American Civil War sailor and Medal of Honor recipient

Charles Robinson (1840 – 21 April 1896) was a Union Navy sailor in the American Civil War and a recipient of the U.S. military's highest decoration, the Medal of Honor, for his actions during an expedition on the Yazoo River.

Born in 1840 in Dundee, Scotland, Robinson moved to the United States and was living in New York City when he joined the U.S. Navy. During the Civil War, he served as a boatswain's mate on the . From 23 to 27 December 1862, he "distinguished himself in the various actions" as his ship took part in an expedition up the Yazoo River in Mississippi. For this action, he was awarded the Medal of Honor months later on 3 April 1863. Three of his shipmates, Ordinary Seaman Peter Cotton, Captain of the Forecastle Pierre Leon, and Boatswain's Mate John McDonald, also received the medal for their part in the expedition.

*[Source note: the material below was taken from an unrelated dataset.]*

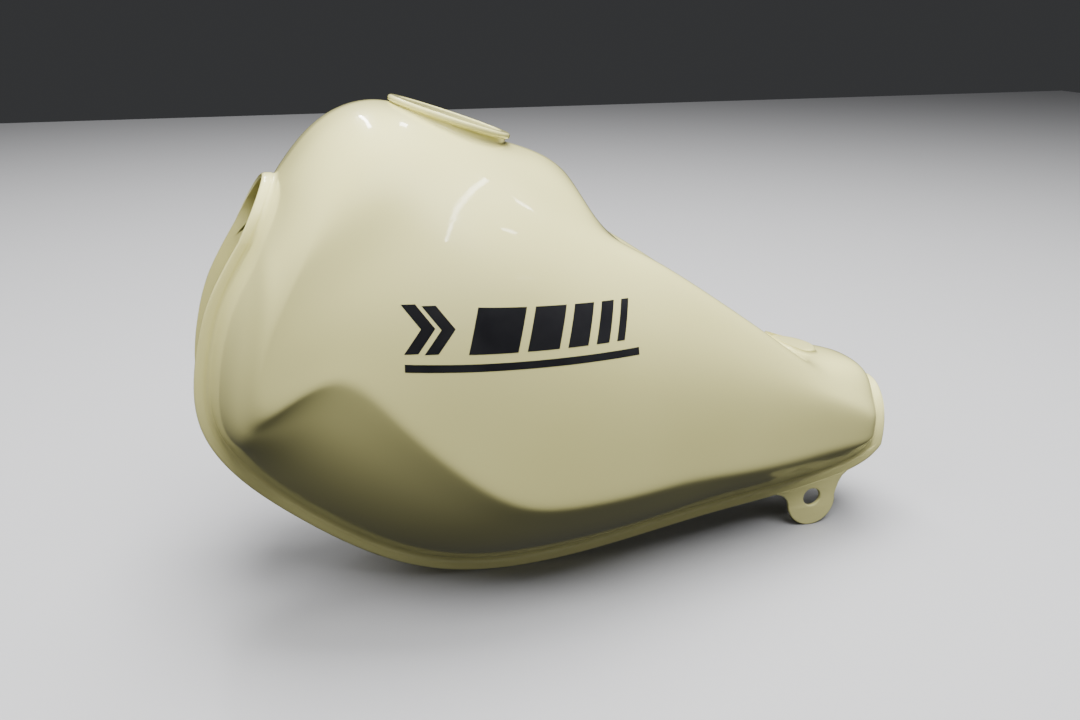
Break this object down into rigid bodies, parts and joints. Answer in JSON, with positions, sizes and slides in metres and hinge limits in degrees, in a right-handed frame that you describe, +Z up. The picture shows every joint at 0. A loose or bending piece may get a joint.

Robinson's official Medal of Honor citation reads:
Serving on board the U.S.S. Baron de Kalb, Yazoo River Expedition, 23 to 27 December 1862. Proceeding under orders up the Yazoo River, the U.S.S. Baron de Kalb, with the object of capturing or destroying the enemy's transports, came upon the steamers John Walsh, R. J. Locklan, Golden Age, and the Scotland sunk on a bar where they were ordered fired. Continuing up the river, she was fired on by the enemy, but upon returning the fire, caused the rebels to retreat. Returning down the Yazoo, she destroyed and captured large quantities of enemy equipment and several prisoners. Serving bravely throughout this action, Robinson, as boatswain's mate, "distinguished himself in the various actions."

After the war, Charles moved to the Prospect, Nova Scotia and married Norah and later set up home in Halifax. Robinson had a career as a policeman and storekeeper. Robinson died on 21 April 1896, at age 55 or 56 and was buried in Halifax, Nova Scotia, Canada.